International Financial Reporting Standards is a single set of accounting standards, developed and maintained by the International Accounting Standards Board with the intention of those standards being capable of being applied on a globally consistent basis by developed, emerging and developing economies.

IFRS provides investors and other users of financial statements with the ability of comparing the financial performance of publicly listed companies on a like-for-like basis with their international peers.

On the prerequisites deemed important by the central bank, the official outlined nine principles, with the first being the implementation of bank infrastructures. These infrastructures include a software update that could help access the information required by the new financial statements.

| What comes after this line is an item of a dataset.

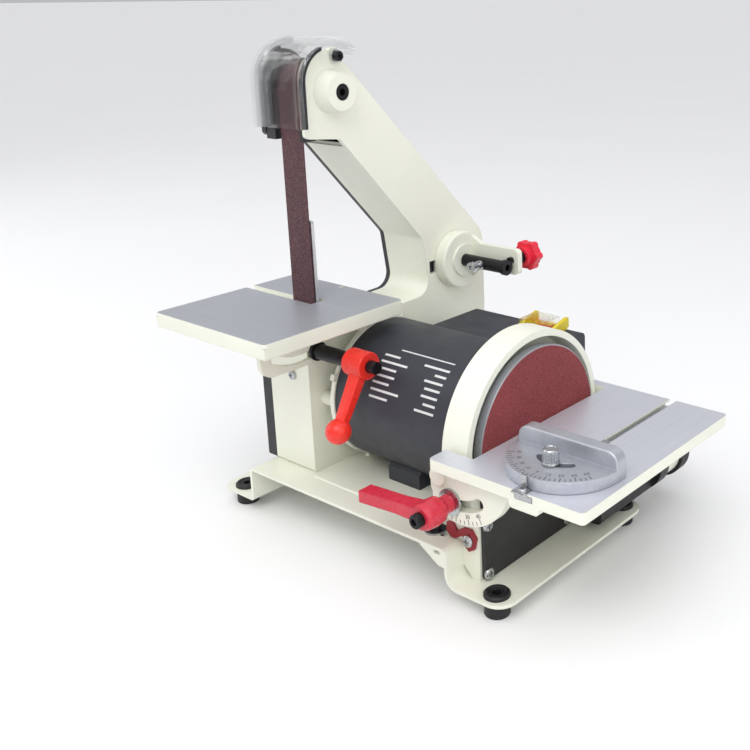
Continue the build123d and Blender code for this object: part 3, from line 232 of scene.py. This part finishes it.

Seif said how IFRS9 is used, "which will replace IAS39 in 2018", is the second principle.

IFRS9 standard includes requirements for recognition and measurement, impairment, de-recognition and general hedge accounting.

He noted that "a reasonable amount of trust enjoyed by CBI as the supervising entity" is the third principle and the fourth calls for strengthening independent bank auditors "for the purpose of mastering the application of IFRS in banking".

The top CBI official focused attention on the structure of financial reporting and outfitting the evaluation regime, and using "suitable and credible models of evaluation" as the next two principles.

In describing the next principle, he stressed that unreliable evaluation reports must not be published, while referring to amending a number of tax rules and regulations as the eighth one.

In outlining the final principle, he referred to a number of statistics "influenced by the banking laws of Iran, which are fundamentally not within the framework of auditing standards", be it national standards or IFRS ones.

The IFRS-based balance sheet templates were first released by CBI in February to improve financial transparency and the international operations of Iranian banks. Lenders are now required to report their statements as per IFRS guidelines.  

 

Data Transparency 

The head of CII said considering the legal obligation of insurance companies to draft their financial statements in accordance with the sample approved by the Supreme Council of Insurance, "the prerequisites required to draft financial statements in line with international standards have been completed."

Hemmati stressed that the process of separating accounts pertaining to life and non-life insurances is being completed.

The head of Audit Organization of Iran said if the information is released in an ambiguous atmosphere, "we cannot expect complete transparency from IFRS".

Soheilipour stressed that the foundations of information must be made transparent and publishing data "will give us transparency".

He announced that Majlis Research Center has obtained six IFRS books, the translation of which has already begun. 

"With the implementation of Iran's nuclear accord in January and the relative easing of sanctions, an agreement was signed with [international entities] and the audit organization managed to obtain the necessary permits related to the issue," he said.